55 anni fa, nel 1965 in Indonesia, fu compiuto un madornale massacro, paragonabile sul piano quantitativo ai genocidi avvenuti nel corso dello scorso secolo, stimabile tra i 500 mila fino ad 1 milione di morti. Furono sterminati membri del Partito Comunista Indonesiano (PKI, che ai tempi era tanto grande da avere un sostegno attivo di quasi il 20% della popolazione), simpatizzanti dello stesso e delle altre forze progressiste,
Gli USA sostennero moralmente e finanziariamente il massacro: tutto regolare. Ovviamente, non se ne parla e non viene condannato a pari degli eventi che si attribuiscono al cosiddetto “socialismo reale”, ai famosi “milioni di morti” di questo o quel paese comunista, su cui ci sono libri, siti web, articoli di giornale, commemorazioni, risoluzioni dell’UE e via dicendo. Anche qui, tutto regolare.
La realtà però è un’altra: il PKI è stato un grande partito che stava favorendo lo sviluppo del paese fin dalla su indipendenza nel 1945. Evidentemente i comunisti indonesiani – che occupavano anche ruoli importanti nel governo indonesiano – ambivano a una maggiore indipendenza del proprio paese dall’imperialismo, e questo non andava bene. Lascia quindi perplessi l’incapacità di rendersi conto della propaganda anti-comunista presente ancora oggi in tutto ciò che ci circonda.
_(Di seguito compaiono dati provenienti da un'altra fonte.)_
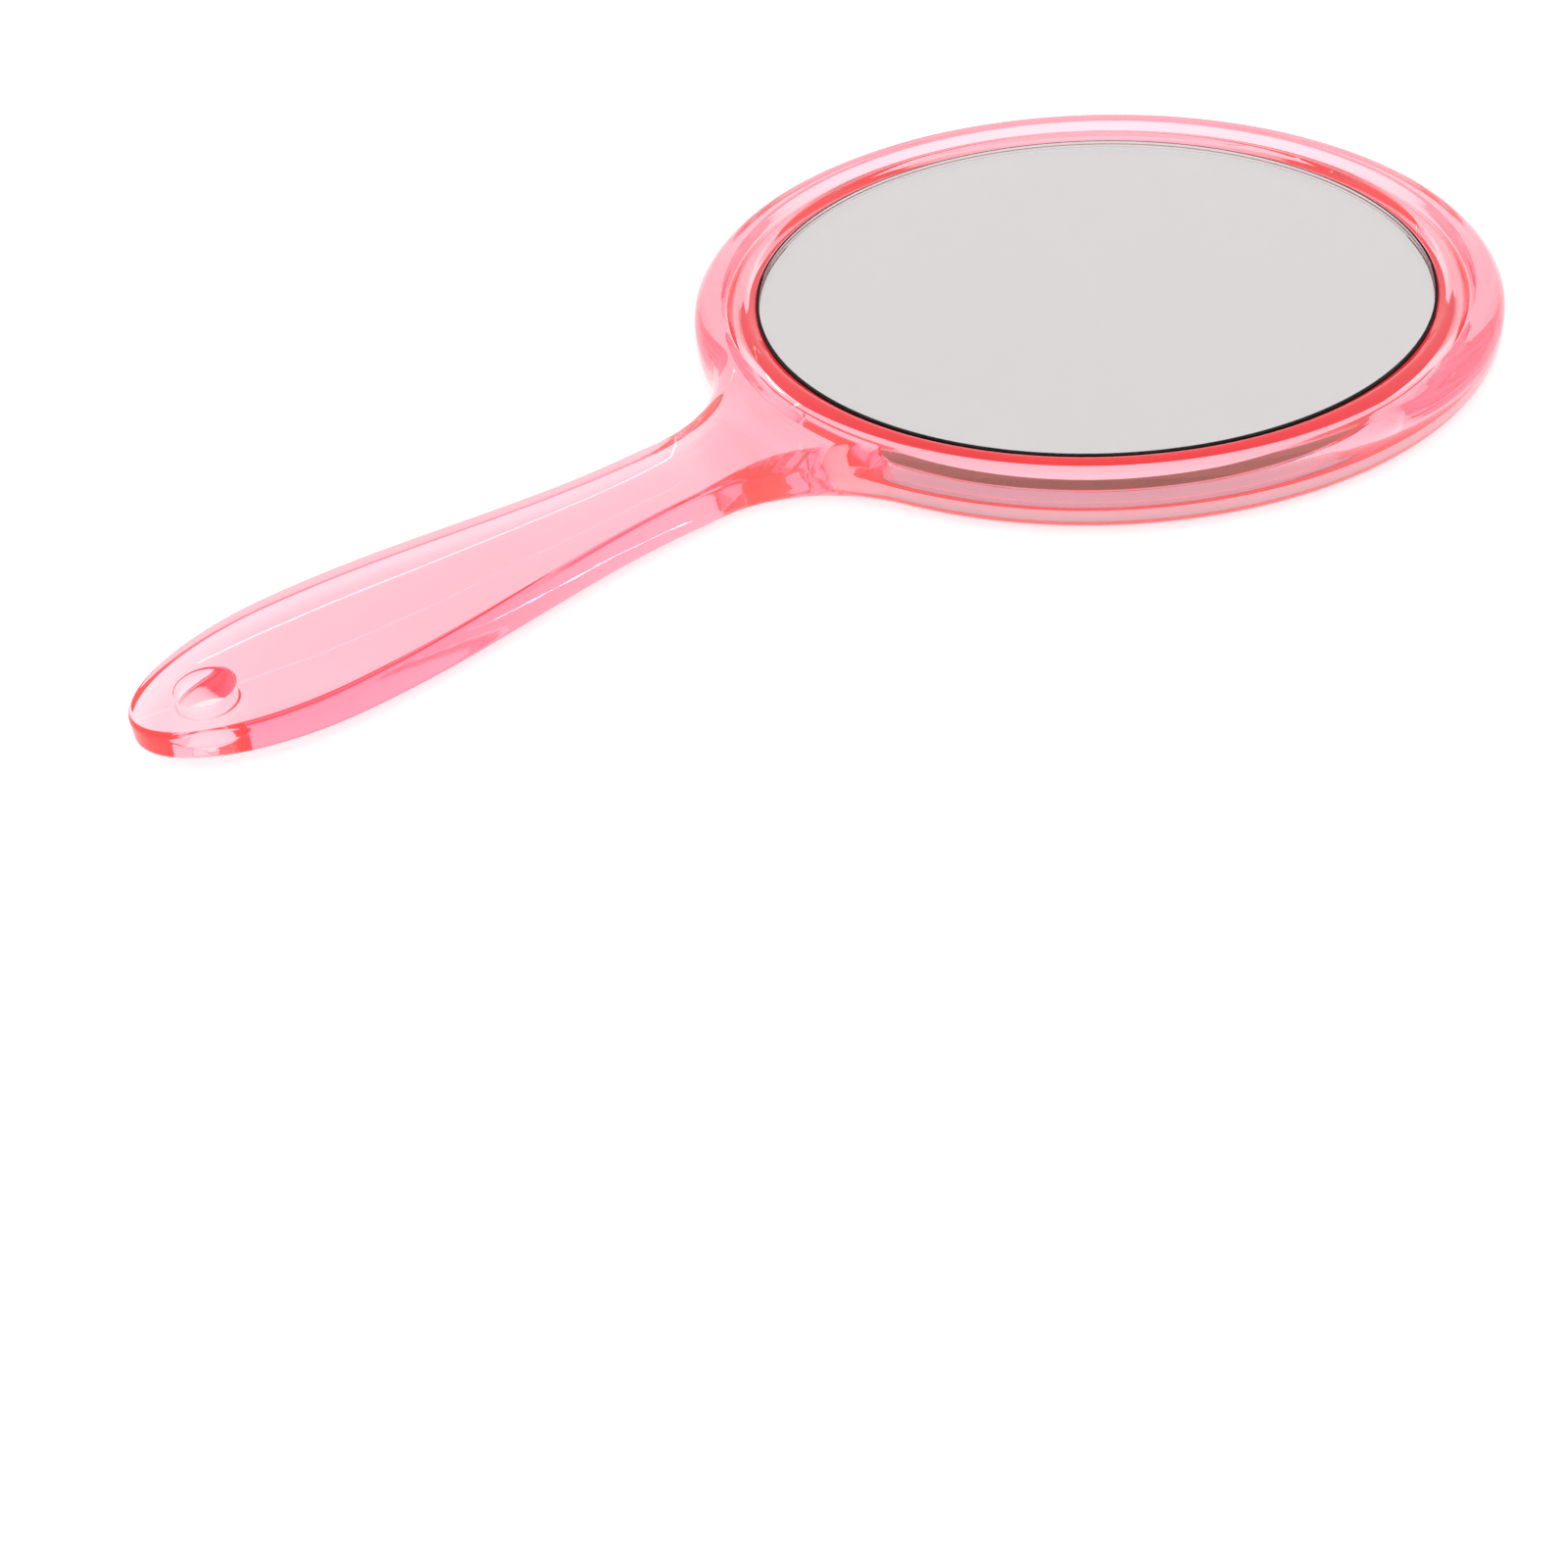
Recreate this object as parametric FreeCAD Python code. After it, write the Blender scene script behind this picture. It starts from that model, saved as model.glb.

Sukarno, primo presidente della Repubblica, apprezzava i comunisti, e difatti anche lui fu destituito nel 1965: il paese successivamente diventò una dittatura militare fino al 1998 (così come la Corea del Sud fino al 1987, il Cile fino agli anni ‘90, l’Argentina, e altri paesi, alcuni dei quali avevano governi di sinistra o con componenti progressiste molto forti). Durante questo trentennio, la memoria del PKI, del suo consenso, delle sue conquiste e della sua tragica fine fu cancellato dalla memoria di tutta la popolazione dell’isola.
La solita storia, che si ripete poi con altri paesi, oggi con Venezuela, Corea del Nord, e soprattutto Cina, continuamente bombardata di fake-news da noi, come quelle sui presunti campi di concentramento in Xinjiang, con lo scopo di giustificare interventi economici (e militari in futuro?). Basta capire il gioco, poi tutti i tasselli vanno al loro posto. C’è un motivo se l’anti-imperialismo è ritenuta una priorità dai comunisti svizzeri: e cioè la sua profonda capacità di annientare ogni progresso sociale costruendoci intorno un ampio consenso dell’opinione pubblica occidentale, sinistra compresa.
La mancanza di libertà di pensiero, che la stessa sinistra liberal condanna fuori dai confini europei, si rivela in realtà essere la struttura delle società capitaliste occidentali; il consenso è necessario per non dover poi passare alla repressione, di rivolte, proteste, ecc.
Ricordando oggi questo tragico evento, ricordiamo tutta la storia dei comunisti: l’ingloriosa storia di chi lotta per tutti e viene accusato di essere un cialtrone, non riuscendo poi a difendersi e morendo, da martire, per un’idea più grande di ogni uomo. La cosa eccezionale è che dopo tutti questi attacchi, ancora non ci abbiamo rinunciato.